(WHAT IS ASKED): Going through the material below, please gather all lines with the word "shown" in them.

....

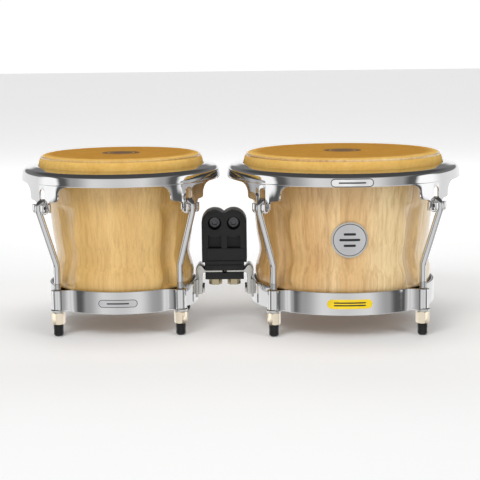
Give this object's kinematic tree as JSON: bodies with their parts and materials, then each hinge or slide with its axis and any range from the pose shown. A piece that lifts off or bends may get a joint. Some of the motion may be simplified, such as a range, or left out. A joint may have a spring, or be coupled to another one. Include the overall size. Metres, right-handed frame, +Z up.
{
  "type": "bongo drums",
  "caption": "Pair of hand drums, small and large, with tuning rods, rims and feet, joined by a swivelling centre block.",
  "frame": {"origin": "middle of the footprint, on the surface that the rubber feet stand on", "axes": "+X from the small drum to the large drum, +Z up out of the heads, -Y towards the side with the badge and the block's sockets"},
  "size_m": [0.4856, 0.2584, 0.1926],
  "materials": {
    "macho_wood": "clear gloss lacquer",
    "hembra_wood": "clear gloss lacquer",
    "skin": "smooth rawhide",
    "chrome": "polished",
    "steel": "satin",
    "nickel": "semi-bright",
    "rubber": "semi-gloss",
    "plastic": "fine satin"
  },
  "bodies": {
    "block": {"block_front": "plastic", "block_back_plate": "steel", "block_screws": "steel", "clamp_plate": "plastic", "macho_swivel_bolt": "nickel", "hembra_swivel_bolt": "nickel", "swivel_nuts": "steel"},
    "macho_drum": {"macho_shell": "macho_wood", "macho_skin": "skin", "macho_bottom_hoop": "chrome", "macho_hoop_liner": "rubber", "macho_washers": "steel", "macho_arm": "steel", "macho_arm_pad": "steel", "macho_arm_screws": "steel"},
    "macho_tension": {"macho_rim": "chrome", "macho_flesh_hoop": "steel", "macho_feet": "rubber", "macho_rod_1": "chrome", "macho_rod_2": "chrome", "macho_rod_3": "chrome", "macho_rod_4": "chrome"},
    "macho_nut_1": {"macho_nut_1": "nickel"},
    "macho_nut_2": {"macho_nut_2": "nickel"},
    "macho_nut_3": {"macho_nut_3": "nickel"},
    "macho_nut_4": {"macho_nut_4": "nickel"},
    "hembra_drum": {"hembra_shell": "hembra_wood", "hembra_skin": "skin", "hembra_bottom_hoop": "chrome", "hembra_hoop_liner": "rubber", "hembra_washers": "steel", "hembra_arm": "steel", "hembra_arm_pad": "steel", "hembra_arm_screws": "steel", "hembra_badge": "chrome"},
    "hembra_tension": {"hembra_rim": "chrome", "hembra_flesh_hoop": "steel", "hembra_feet": "rubber", "hembra_rod_1": "chrome", "hembra_rod_2": "chrome", "hembra_rod_3": "chrome", "hembra_rod_4": "chrome"},
    "hembra_nut_1": {"hembra_nut_1": "nickel"},
    "hembra_nut_2": {"hembra_nut_2": "nickel"},
    "hembra_nut_3": {"hembra_nut_3": "nickel"},
    "hembra_nut_4": {"hembra_nut_4": "nickel"}
  },
  "joints": [
    {"name": "macho_swivel", "type": "hinge", "parent": "block", "child": "macho_drum", "pos_m": [-0.02945, 0, 0.0595], "axis": [0, 0, 1], "range_deg": [-6, 6]},
    {"name": "macho_nut_1_turn", "type": "hinge", "parent": "macho_drum", "child": "macho_nut_1", "pos_m": [-0.06646, 0.06618, 0.0197], "axis": [0, 0, 1], "range_deg": [0, 1081]},
    {"name": "macho_nut_2_turn", "type": "hinge", "parent": "macho_drum", "child": "macho_nut_2", "pos_m": [-0.19884, 0.06618, 0.0197], "axis": [0, 0, 1], "range_deg": [0, 1081]},
    {"name": "macho_nut_3_turn", "type": "hinge", "parent": "macho_drum", "child": "macho_nut_3", "pos_m": [-0.19884, -0.06618, 0.0197], "axis": [0, 0, 1], "range_deg": [0, 1081]},
    {"name": "macho_nut_4_turn", "type": "hinge", "parent": "macho_drum", "child": "macho_nut_4", "pos_m": [-0.06646, -0.06618, 0.0197], "axis": [0, 0, 1], "range_deg": [0, 1081]},
    {"name": "macho_rim_pull", "type": "slide", "parent": "macho_drum", "child": "macho_tension", "axis": [0, 0, 1], "range_m": [-0.00375, 0]},
    {"name": "hembra_swivel", "type": "hinge", "parent": "block", "child": "hembra_drum", "pos_m": [-0.00865, 0, 0.0595], "axis": [0, 0, 1], "range_deg": [-6, 6]},
    {"name": "hembra_nut_1_turn", "type": "hinge", "parent": "hembra_drum", "child": "hembra_nut_1", "pos_m": [0.19326, 0.07966, 0.0197], "axis": [0, 0, 1], "range_deg": [0, 1081]},
    {"name": "hembra_nut_2_turn", "type": "hinge", "parent": "hembra_drum", "child": "hembra_nut_2", "pos_m": [0.03394, 0.07966, 0.0197], "axis": [0, 0, 1], "range_deg": [0, 1081]},
    {"name": "hembra_nut_3_turn", "type": "hinge", "parent": "hembra_drum", "child": "hembra_nut_3", "pos_m": [0.03394, -0.07966, 0.0197], "axis": [0, 0, 1], "range_deg": [0, 1081]},
    {"name": "hembra_nut_4_turn", "type": "hinge", "parent": "hembra_drum", "child": "hembra_nut_4", "pos_m": [0.19326, -0.07966, 0.0197], "axis": [0, 0, 1], "range_deg": [0, 1081]},
    {"name": "hembra_rim_pull", "type": "slide", "parent": "hembra_drum", "child": "hembra_tension", "axis": [0, 0, 1], "range_m": [-0.00375, 0]}
  ],
  "couplings": [
    {"joint": "macho_nut_1_turn", "follows": "macho_rim_pull", "rad_per_m": -5026.5},
    {"joint": "macho_nut_2_turn", "follows": "macho_rim_pull", "rad_per_m": -5026.5},
    {"joint": "macho_nut_3_turn", "follows": "macho_rim_pull", "rad_per_m": -5026.5},
    {"joint": "macho_nut_4_turn", "follows": "macho_rim_pull", "rad_per_m": -5026.5},
    {"joint": "hembra_nut_1_turn", "follows": "hembra_rim_pull", "rad_per_m": -5026.5},
    {"joint": "hembra_nut_2_turn", "follows": "hembra_rim_pull", "rad_per_m": -5026.5},
    {"joint": "hembra_nut_3_turn", "follows": "hembra_rim_pull", "rad_per_m": -5026.5},
    {"joint": "hembra_nut_4_turn", "follows": "hembra_rim_pull", "rad_per_m": -5026.5}
  ]
}
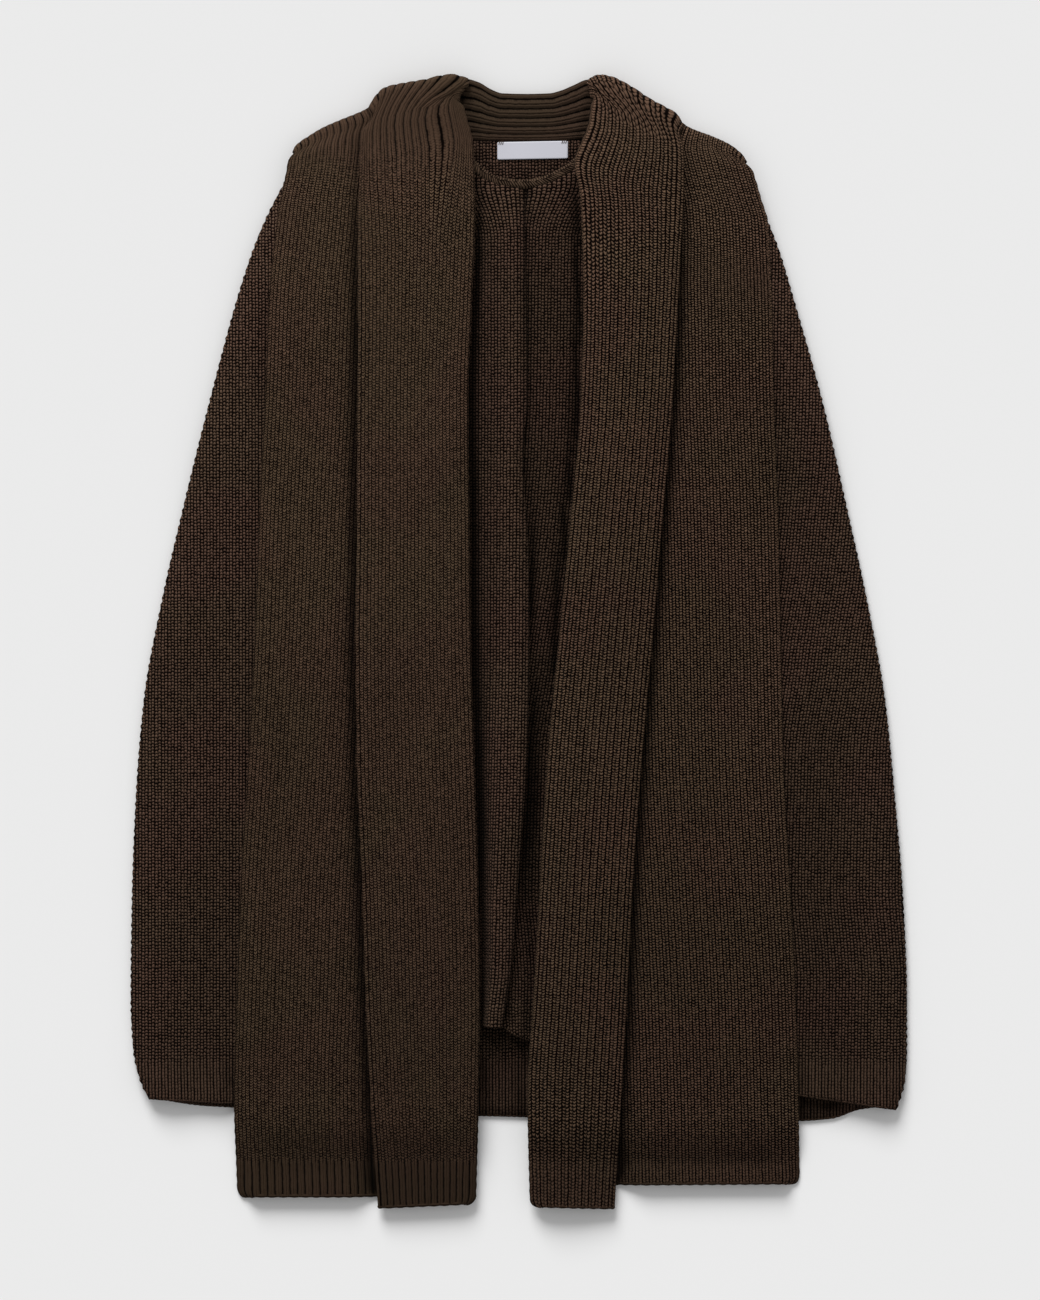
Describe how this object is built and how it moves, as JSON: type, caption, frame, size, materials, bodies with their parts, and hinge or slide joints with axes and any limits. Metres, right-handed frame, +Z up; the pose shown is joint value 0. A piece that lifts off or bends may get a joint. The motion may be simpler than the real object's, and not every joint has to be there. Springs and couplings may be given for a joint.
{
  "type": "knit cape",
  "caption": "Dark brown knit cape lying flat, with a closed front that has a soft middle fold and a long ribbed scarf hanging from its neck.",
  "frame": {"origin": "bottom centre of the box of the cape as it lies flat", "axes": "+X across the cape to the right as seen from above, +Y from the hems to the neck, +Z up from the surface it lies on"},
  "size_m": [0.6224, 0.907, 0.0215],
  "materials": {
    "body_knit": "soft matte waffle knit, dark brown",
    "scarf_knit": "soft matte rib knit, dark brown",
    "trim_knit": "soft matte rolled plain knit, dark brown",
    "label_cloth": "pale grey satin ribbon, bare"
  },
  "bodies": {
    "root": {"back": "body_knit", "front": "body_knit", "neckband": "trim_knit", "scarf_left": "scarf_knit", "scarf_right": "scarf_knit", "scarf_stand": "scarf_knit", "scarf_fall": "scarf_knit", "label": "label_cloth"}
  },
  "joints": []
}
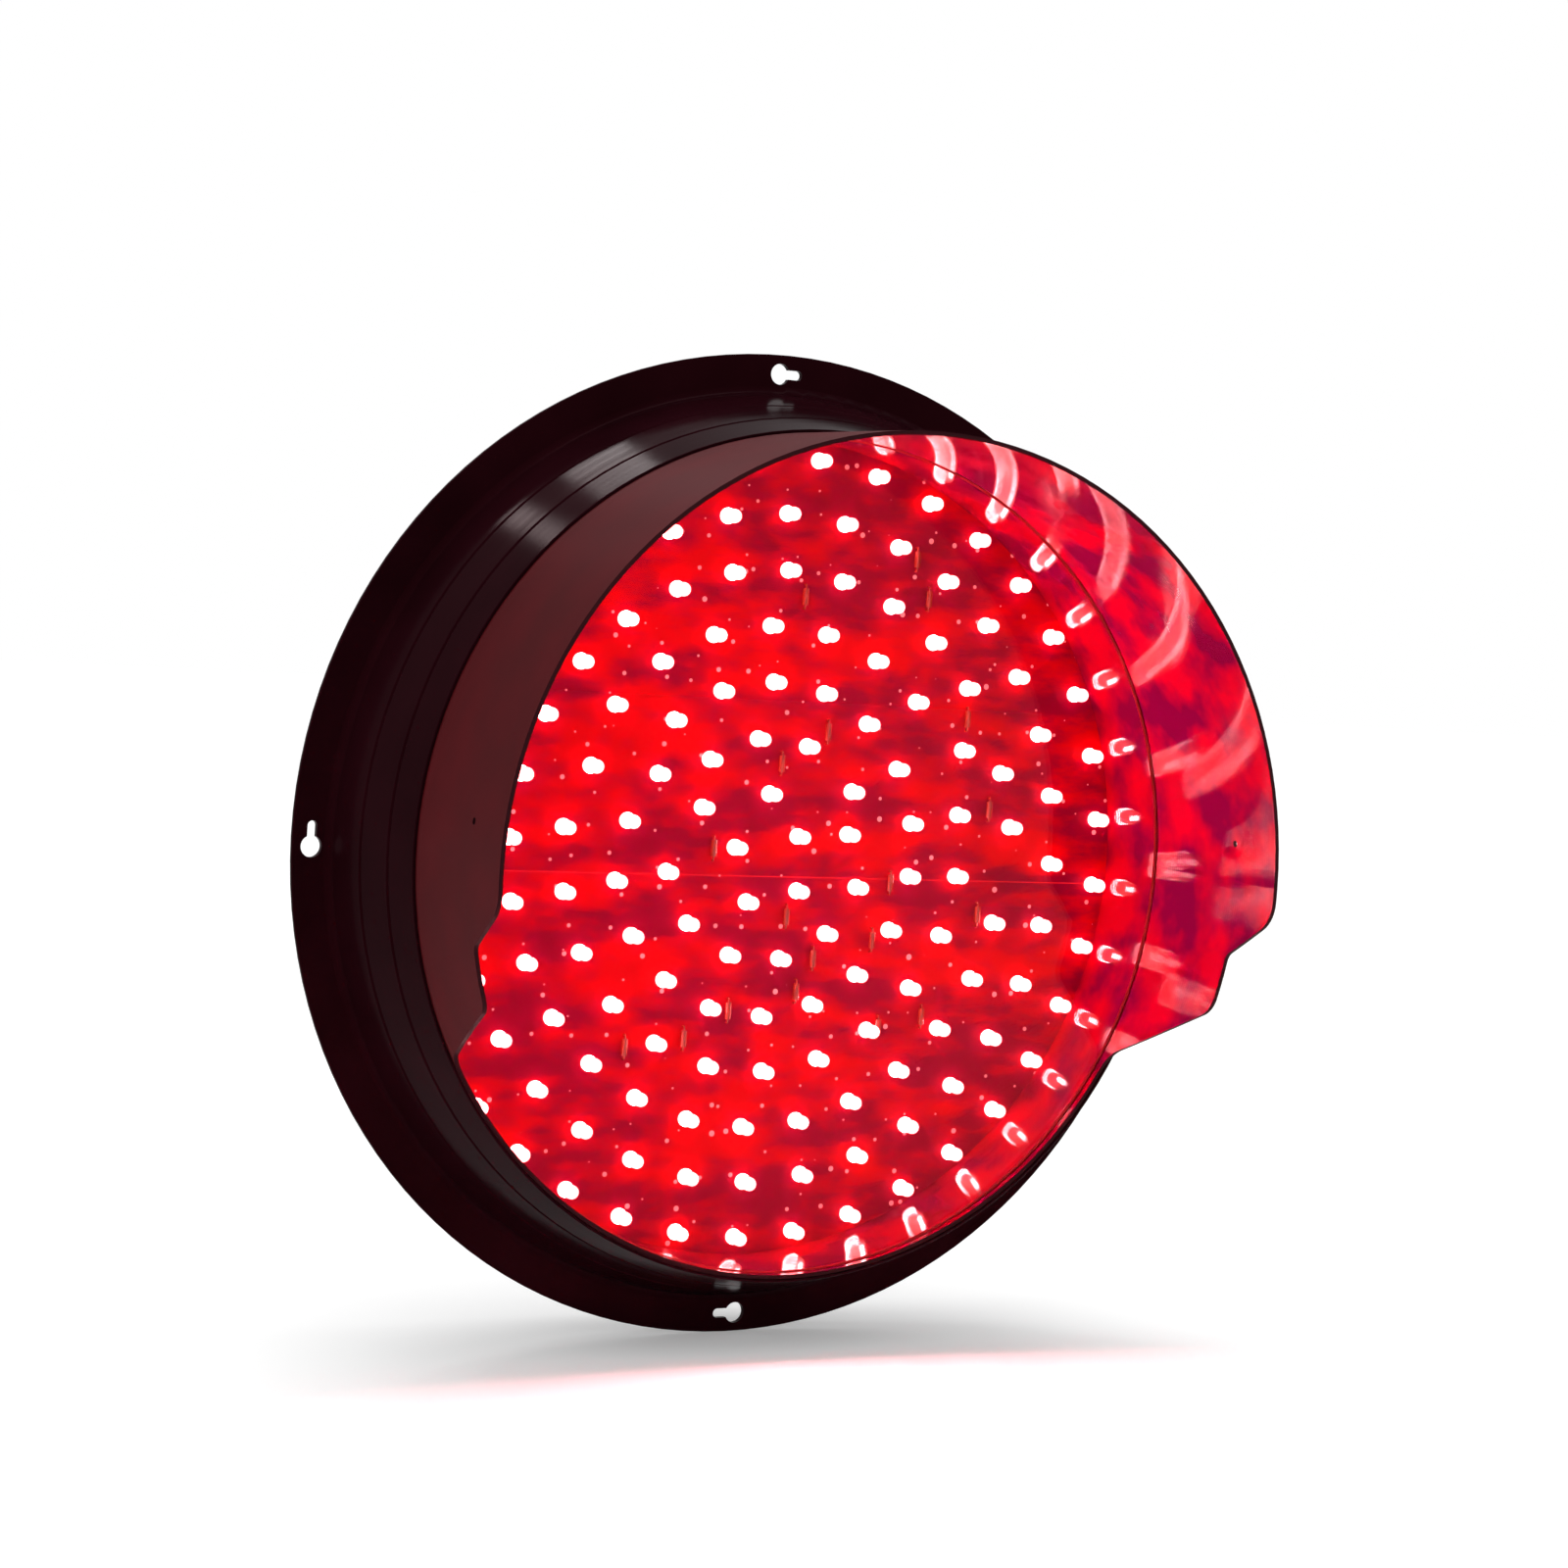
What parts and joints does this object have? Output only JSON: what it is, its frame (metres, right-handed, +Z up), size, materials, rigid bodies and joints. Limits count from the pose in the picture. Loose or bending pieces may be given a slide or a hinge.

....

(FULL ANSWER):
Give this object's kinematic tree as JSON: bodies with their parts and materials, then each hinge or slide with its axis and any range from the pose shown. A piece that lifts off or bends may get a joint. Some of the motion may be simplified, such as a range, or left out. A joint may have a spring, or be coupled to another one. Include the overall size. Metres, right-handed frame, +Z up.
Describe how this object is built and how it moves, as JSON: type, caption, frame, size, materials, bodies with their parts, and hinge or slide joints with axes and any limits. Metres, right-handed frame, +Z up; the pose shown is joint value 0. A piece that lifts off or bends may get a joint. The motion may be simpler than the real object's, and not every joint has to be there. Springs and couplings may be given for a joint.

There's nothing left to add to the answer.